§ **INPUT ROWS**
*****

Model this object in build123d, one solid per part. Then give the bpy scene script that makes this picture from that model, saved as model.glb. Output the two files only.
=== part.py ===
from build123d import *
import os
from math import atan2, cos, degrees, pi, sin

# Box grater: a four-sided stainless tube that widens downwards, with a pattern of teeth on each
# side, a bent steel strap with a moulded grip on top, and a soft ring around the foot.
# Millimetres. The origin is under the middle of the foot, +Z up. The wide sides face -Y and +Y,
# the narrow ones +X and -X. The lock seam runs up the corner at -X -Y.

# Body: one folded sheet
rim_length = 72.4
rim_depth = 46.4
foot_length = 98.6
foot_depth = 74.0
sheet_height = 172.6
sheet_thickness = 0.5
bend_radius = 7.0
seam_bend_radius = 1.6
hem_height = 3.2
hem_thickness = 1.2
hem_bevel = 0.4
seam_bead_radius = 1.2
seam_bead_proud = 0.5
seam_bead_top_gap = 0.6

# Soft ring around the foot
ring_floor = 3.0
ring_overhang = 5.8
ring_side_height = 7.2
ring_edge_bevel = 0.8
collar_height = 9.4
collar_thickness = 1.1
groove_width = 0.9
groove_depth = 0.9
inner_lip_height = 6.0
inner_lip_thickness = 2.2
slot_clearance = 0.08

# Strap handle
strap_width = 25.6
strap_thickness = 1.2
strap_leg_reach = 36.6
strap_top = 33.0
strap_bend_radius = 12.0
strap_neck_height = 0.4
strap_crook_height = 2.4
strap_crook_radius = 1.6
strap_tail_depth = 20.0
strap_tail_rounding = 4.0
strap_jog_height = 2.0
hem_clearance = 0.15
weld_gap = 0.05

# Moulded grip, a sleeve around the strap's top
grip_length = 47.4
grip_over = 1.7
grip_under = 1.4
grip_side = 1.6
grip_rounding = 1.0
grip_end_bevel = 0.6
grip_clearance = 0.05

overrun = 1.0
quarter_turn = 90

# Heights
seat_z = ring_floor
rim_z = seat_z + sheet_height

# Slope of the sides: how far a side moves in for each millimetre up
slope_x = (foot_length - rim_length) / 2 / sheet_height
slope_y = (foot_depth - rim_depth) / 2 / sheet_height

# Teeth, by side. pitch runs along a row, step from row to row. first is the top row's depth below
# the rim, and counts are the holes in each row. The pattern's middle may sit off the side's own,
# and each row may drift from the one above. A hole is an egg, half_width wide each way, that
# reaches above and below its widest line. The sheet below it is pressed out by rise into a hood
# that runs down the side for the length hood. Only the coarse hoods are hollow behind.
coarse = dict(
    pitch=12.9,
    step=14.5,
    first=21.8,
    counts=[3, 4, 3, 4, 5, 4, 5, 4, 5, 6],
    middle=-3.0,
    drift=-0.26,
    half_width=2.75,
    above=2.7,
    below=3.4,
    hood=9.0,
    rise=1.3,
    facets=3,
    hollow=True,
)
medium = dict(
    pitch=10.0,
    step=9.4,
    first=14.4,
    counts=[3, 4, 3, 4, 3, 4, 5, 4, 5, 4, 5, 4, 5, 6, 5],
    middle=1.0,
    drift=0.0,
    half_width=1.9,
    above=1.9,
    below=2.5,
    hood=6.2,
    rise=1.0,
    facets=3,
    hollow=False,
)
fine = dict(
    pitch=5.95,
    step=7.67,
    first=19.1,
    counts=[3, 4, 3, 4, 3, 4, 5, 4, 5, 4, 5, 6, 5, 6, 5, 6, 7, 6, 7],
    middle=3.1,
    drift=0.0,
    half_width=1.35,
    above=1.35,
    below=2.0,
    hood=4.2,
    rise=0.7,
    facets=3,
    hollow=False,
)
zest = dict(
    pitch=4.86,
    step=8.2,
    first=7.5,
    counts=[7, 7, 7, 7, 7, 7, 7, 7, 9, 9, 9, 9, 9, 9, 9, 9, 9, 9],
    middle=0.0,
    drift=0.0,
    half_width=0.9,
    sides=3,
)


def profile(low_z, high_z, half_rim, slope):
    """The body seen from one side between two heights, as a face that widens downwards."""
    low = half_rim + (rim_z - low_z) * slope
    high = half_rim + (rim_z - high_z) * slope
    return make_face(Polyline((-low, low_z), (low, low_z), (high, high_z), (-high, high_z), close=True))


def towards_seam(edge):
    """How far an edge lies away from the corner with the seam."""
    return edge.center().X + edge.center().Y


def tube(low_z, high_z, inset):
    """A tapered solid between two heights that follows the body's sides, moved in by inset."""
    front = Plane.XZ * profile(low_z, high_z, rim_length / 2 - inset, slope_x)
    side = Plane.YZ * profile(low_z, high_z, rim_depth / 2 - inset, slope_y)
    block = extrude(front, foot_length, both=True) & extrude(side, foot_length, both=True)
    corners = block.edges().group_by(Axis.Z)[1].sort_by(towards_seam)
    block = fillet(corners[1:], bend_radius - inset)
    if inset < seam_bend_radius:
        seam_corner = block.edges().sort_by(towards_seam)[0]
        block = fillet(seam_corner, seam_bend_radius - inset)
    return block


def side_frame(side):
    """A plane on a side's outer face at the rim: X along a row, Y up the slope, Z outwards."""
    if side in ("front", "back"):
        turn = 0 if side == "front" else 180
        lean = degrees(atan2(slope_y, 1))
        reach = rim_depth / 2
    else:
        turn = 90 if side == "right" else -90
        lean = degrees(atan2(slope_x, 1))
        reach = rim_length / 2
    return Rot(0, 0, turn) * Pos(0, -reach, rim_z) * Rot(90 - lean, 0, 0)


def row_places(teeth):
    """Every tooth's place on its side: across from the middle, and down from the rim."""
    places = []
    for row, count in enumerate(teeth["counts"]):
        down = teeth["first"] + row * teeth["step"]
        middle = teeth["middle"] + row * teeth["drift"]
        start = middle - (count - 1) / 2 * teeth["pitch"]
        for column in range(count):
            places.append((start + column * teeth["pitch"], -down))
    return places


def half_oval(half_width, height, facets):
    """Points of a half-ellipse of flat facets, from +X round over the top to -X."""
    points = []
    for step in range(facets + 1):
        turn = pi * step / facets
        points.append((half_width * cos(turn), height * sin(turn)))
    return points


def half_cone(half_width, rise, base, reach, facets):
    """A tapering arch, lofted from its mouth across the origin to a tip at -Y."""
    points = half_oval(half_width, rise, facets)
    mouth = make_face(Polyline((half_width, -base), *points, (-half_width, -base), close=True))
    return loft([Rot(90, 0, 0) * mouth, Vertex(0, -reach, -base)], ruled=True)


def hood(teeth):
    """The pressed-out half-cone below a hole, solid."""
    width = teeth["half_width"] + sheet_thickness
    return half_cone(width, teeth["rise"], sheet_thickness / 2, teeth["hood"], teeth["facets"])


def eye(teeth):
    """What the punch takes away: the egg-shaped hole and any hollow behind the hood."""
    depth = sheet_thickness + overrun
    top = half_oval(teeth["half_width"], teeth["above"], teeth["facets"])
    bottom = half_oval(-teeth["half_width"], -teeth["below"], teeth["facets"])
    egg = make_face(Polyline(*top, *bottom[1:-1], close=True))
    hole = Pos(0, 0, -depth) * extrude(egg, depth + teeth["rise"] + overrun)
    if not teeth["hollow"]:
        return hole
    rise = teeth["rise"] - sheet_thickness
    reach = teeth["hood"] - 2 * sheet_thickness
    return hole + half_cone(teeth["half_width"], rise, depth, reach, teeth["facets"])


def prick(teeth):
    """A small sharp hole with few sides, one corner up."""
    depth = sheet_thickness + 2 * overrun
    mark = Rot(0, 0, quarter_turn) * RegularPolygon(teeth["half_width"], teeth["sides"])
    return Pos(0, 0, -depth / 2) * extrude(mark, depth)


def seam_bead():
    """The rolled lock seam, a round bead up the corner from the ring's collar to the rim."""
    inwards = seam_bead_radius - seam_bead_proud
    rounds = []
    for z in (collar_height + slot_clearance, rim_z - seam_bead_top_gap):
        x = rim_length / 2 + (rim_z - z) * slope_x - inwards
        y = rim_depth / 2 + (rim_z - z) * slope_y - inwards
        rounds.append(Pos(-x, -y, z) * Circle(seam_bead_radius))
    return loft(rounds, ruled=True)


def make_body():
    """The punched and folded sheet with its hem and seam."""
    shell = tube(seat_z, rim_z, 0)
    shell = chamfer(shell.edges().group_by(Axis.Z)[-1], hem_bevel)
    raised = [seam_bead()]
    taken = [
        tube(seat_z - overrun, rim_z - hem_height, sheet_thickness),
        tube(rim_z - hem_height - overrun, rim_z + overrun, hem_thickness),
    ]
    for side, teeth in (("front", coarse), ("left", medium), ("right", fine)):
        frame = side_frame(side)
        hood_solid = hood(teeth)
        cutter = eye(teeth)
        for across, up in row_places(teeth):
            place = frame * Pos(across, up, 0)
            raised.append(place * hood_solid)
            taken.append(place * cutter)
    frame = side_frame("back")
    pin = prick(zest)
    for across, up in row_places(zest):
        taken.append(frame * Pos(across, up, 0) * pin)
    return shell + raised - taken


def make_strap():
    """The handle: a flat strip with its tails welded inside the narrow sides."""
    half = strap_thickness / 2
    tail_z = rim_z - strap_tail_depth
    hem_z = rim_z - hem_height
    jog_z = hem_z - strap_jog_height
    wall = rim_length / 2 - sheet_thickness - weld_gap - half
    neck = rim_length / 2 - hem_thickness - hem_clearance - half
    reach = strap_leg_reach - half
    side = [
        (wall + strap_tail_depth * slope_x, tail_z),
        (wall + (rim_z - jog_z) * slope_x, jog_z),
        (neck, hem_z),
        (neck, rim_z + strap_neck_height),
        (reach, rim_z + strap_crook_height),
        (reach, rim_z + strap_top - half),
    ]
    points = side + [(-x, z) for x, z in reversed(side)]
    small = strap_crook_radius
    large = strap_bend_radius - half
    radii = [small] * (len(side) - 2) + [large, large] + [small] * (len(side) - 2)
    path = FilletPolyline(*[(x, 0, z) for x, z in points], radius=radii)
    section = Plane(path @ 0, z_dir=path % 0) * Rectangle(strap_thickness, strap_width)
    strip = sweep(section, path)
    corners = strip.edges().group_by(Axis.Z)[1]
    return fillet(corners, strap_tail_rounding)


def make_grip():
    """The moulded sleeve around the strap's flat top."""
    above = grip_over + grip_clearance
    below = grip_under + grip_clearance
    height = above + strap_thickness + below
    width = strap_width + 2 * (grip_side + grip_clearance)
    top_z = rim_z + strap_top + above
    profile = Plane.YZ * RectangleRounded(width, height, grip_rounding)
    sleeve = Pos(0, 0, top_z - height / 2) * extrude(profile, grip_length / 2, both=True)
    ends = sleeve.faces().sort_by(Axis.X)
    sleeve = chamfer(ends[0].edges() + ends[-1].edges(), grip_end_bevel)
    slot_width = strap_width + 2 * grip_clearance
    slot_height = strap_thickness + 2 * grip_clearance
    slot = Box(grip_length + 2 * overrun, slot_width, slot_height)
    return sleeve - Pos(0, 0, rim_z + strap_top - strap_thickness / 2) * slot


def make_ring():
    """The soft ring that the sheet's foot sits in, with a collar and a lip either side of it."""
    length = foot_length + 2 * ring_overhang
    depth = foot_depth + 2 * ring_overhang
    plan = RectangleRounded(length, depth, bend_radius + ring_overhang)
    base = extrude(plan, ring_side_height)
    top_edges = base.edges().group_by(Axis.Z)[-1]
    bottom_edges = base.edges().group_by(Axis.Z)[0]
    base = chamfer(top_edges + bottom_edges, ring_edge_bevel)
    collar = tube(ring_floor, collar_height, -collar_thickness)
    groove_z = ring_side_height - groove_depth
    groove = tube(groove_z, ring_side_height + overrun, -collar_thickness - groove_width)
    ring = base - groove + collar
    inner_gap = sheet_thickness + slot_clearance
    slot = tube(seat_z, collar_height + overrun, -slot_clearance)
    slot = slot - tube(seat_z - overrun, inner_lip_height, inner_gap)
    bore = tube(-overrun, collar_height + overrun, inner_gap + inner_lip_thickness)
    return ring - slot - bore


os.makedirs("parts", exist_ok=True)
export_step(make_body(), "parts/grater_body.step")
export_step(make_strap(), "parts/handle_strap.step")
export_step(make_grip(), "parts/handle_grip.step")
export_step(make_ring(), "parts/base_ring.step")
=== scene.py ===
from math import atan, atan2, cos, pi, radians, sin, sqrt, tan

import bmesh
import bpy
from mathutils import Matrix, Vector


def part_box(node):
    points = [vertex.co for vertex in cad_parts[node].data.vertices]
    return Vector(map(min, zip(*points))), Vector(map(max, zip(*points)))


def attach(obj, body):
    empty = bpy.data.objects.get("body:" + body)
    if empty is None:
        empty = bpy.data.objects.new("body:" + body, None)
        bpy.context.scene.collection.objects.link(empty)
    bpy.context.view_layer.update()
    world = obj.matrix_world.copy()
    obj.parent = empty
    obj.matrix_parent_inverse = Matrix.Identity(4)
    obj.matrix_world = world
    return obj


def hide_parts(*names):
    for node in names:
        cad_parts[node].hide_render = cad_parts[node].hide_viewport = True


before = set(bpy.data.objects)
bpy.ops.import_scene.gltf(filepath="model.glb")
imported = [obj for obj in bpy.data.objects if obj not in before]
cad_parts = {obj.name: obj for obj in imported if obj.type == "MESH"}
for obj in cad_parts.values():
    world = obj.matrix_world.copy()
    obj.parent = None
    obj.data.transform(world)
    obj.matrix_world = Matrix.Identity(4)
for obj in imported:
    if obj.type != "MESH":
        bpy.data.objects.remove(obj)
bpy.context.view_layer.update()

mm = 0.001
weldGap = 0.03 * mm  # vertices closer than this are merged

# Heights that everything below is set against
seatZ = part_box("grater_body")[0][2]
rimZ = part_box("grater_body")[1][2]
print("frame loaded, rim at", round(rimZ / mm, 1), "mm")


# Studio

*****

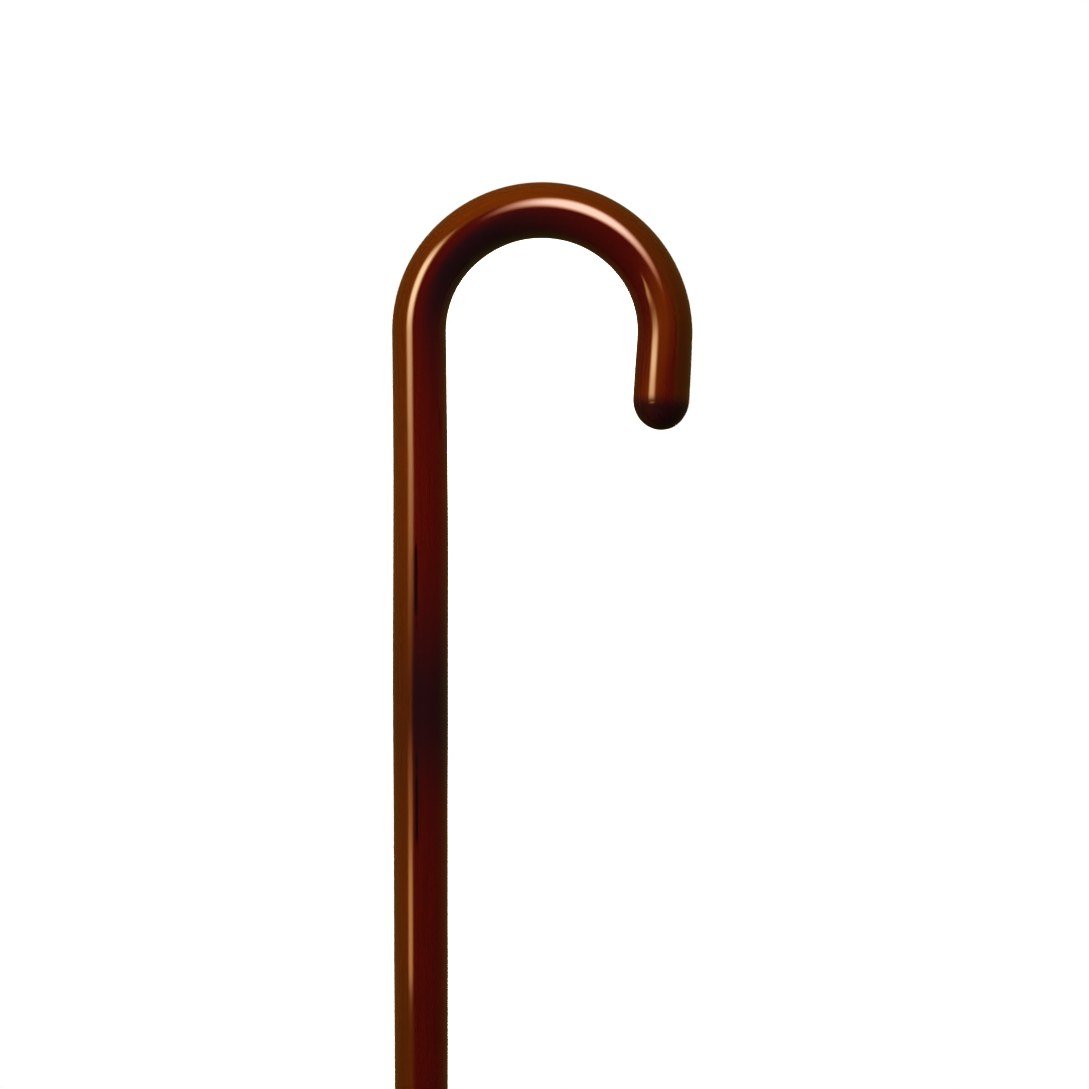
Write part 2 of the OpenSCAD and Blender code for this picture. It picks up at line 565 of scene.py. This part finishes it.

*****

§ **GOAL OF THE EXERCISE**
Repeat exactly, and only, the lines from the one containing "ring = base - groove + collar" through the one containing "obj.matrix_world = Matrix.Identity(4)", both included.

§ **RESULT BELOW**
    ring = base - groove + collar
    inner_gap = sheet_thickness + slot_clearance
    slot = tube(seat_z, collar_height + overrun, -slot_clearance)
    slot = slot - tube(seat_z - overrun, inner_lip_height, inner_gap)
    bore = tube(-overrun, collar_height + overrun, inner_gap + inner_lip_thickness)
    return ring - slot - bore


os.makedirs("parts", exist_ok=True)
export_step(make_body(), "parts/grater_body.step")
export_step(make_strap(), "parts/handle_strap.step")
export_step(make_grip(), "parts/handle_grip.step")
export_step(make_ring(), "parts/base_ring.step")
=== scene.py ===
from math import atan, atan2, cos, pi, radians, sin, sqrt, tan

import bmesh
import bpy
from mathutils import Matrix, Vector


def part_box(node):
    points = [vertex.co for vertex in cad_parts[node].data.vertices]
    return Vector(map(min, zip(*points))), Vector(map(max, zip(*points)))


def attach(obj, body):
    empty = bpy.data.objects.get("body:" + body)
    if empty is None:
        empty = bpy.data.objects.new("body:" + body, None)
        bpy.context.scene.collection.objects.link(empty)
    bpy.context.view_layer.update()
    world = obj.matrix_world.copy()
    obj.parent = empty
    obj.matrix_parent_inverse = Matrix.Identity(4)
    obj.matrix_world = world
    return obj


def hide_parts(*names):
    for node in names:
        cad_parts[node].hide_render = cad_parts[node].hide_viewport = True


before = set(bpy.data.objects)
bpy.ops.import_scene.gltf(filepath="model.glb")
imported = [obj for obj in bpy.data.objects if obj not in before]
cad_parts = {obj.name: obj for obj in imported if obj.type == "MESH"}
for obj in cad_parts.values():
    world = obj.matrix_world.copy()
    obj.parent = None
    obj.data.transform(world)
    obj.matrix_world = Matrix.Identity(4)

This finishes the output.